El retrato, como el de Dorian Gray, no está terminado. Y es misterioso. Cuesta encontrarle su sentido. “Hay que añadir que el juez Wu procede de una familia conservadora, de chamanes, y dentro del sistema comunista chino hace lo mismo que habían hecho sus antepasados. Resistirse a cualquier innovación con los medios que tiene a su alcance. Es un reaccionario furibundo, contundente, que exhibe, cuando quiere, que es enemigo declarado de los tibetanos en general y ya no digamos de los seguidores del Dalai Lama, exiliado en la India.

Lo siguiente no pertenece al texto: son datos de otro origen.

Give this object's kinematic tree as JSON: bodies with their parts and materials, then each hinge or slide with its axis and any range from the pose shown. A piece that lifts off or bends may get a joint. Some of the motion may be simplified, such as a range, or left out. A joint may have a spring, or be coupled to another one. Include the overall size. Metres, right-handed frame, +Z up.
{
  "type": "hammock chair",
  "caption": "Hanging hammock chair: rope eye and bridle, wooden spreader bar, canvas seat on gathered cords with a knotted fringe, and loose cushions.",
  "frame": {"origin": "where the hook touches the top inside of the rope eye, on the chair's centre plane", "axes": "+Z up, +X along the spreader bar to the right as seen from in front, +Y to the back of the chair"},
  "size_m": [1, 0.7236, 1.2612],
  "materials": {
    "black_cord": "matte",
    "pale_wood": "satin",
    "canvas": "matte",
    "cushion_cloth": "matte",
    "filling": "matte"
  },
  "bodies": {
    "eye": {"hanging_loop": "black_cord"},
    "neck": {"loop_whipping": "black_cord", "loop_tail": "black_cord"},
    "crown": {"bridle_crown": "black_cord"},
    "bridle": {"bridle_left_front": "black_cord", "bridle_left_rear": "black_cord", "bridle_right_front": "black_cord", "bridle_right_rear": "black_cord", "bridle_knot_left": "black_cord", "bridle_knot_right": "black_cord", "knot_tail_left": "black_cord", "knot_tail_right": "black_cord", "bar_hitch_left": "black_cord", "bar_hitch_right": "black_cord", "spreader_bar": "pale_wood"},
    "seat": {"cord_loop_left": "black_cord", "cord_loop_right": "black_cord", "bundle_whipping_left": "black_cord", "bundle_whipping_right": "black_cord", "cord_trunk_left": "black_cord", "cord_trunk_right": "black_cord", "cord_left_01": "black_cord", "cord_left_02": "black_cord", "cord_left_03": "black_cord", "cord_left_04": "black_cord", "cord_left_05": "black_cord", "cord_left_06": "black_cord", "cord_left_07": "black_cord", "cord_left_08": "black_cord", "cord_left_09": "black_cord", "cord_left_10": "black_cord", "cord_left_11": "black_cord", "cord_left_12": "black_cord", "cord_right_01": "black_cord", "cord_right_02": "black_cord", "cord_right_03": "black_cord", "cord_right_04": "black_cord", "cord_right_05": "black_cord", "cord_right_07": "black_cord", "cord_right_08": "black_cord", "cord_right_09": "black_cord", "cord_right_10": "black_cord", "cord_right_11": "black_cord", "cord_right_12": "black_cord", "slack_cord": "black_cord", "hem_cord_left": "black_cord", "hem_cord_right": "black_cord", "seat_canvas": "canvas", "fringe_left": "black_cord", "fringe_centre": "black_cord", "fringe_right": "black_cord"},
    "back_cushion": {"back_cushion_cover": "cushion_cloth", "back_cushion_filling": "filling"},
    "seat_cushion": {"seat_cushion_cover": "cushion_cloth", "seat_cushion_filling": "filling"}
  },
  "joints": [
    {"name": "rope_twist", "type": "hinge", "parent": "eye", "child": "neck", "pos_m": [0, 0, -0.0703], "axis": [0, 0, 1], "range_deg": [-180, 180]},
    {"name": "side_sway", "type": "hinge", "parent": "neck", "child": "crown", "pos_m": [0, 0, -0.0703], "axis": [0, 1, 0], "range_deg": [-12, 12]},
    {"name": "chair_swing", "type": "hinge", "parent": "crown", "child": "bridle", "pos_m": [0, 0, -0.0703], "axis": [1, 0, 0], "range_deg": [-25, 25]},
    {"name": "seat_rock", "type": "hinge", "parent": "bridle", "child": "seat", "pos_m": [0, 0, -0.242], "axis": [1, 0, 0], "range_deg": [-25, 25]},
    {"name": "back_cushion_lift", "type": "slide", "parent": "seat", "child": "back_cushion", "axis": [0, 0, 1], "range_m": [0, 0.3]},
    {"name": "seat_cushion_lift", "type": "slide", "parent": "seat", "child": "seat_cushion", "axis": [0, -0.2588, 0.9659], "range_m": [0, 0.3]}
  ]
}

El problema del camarada Wu no es ideológico sino humano, de estructura mental. Le encanta condenar, se lo pasa muy bien condenando, le da gran satisfacción personal, a él. La inmensa mayoría de los casos que ha juzgado siempre han terminado en condena, te lo pueden corroborar muchos abogados tibetanos y chinos. Sus compañeros de trabajo, los demás jueces, no se puede decir precisamente que le adoren. Y las condenas siempre van acompañadas del castigo más duro posible, de lo más perjudicial para el condenado. De hecho el juez Wu parte, en la práctica, de la culpabilidad de los acusados, que si son acusados por algo será. Y, en cambio, imagina que la policía siempre tiene razón y que siempre hace las cosas bien. Parte siempre de eso, de una percepción de la vida dividida entre el Yin y el Yang.”

“Le he visto muchas veces de mal humor cuando no podía condenar a alguien, y eso no es sano, ni armónico. Es tímido, gallina, tiene muchos miedos, pero cuando puede demuestra crueldad, un sorprendente resentimiento social hacia los humildes, hacia los que no forman parte de los núcleos del poder económico y político, los del Partido Comunista. Por mucho que lo vista de rectitud, de justicia, de profesionalismo, lo que hace es promocionarse a sí mismo, intentando escalar hasta la clase social más alta, donde está el presidente Xi, al que admira y reverencia hasta lo ridículo. Procede de un entorno muy pobre, pero no de pobres alegres, viene de un ambiente de pobres amargados y culpabilizados por ser pobres. Y como tantos funcionarios chinos de estas características, adora al Estado, adora ser funcionario y, por tanto, ve a las instituciones tibetanas con desdén y antipatía, como una piedra en el zapato. Es un nacionalista chino, de la etnia Han, muy satisfecho de ser antitibetano. Sueña con recibir un ascenso y poder vivir en Pekín”.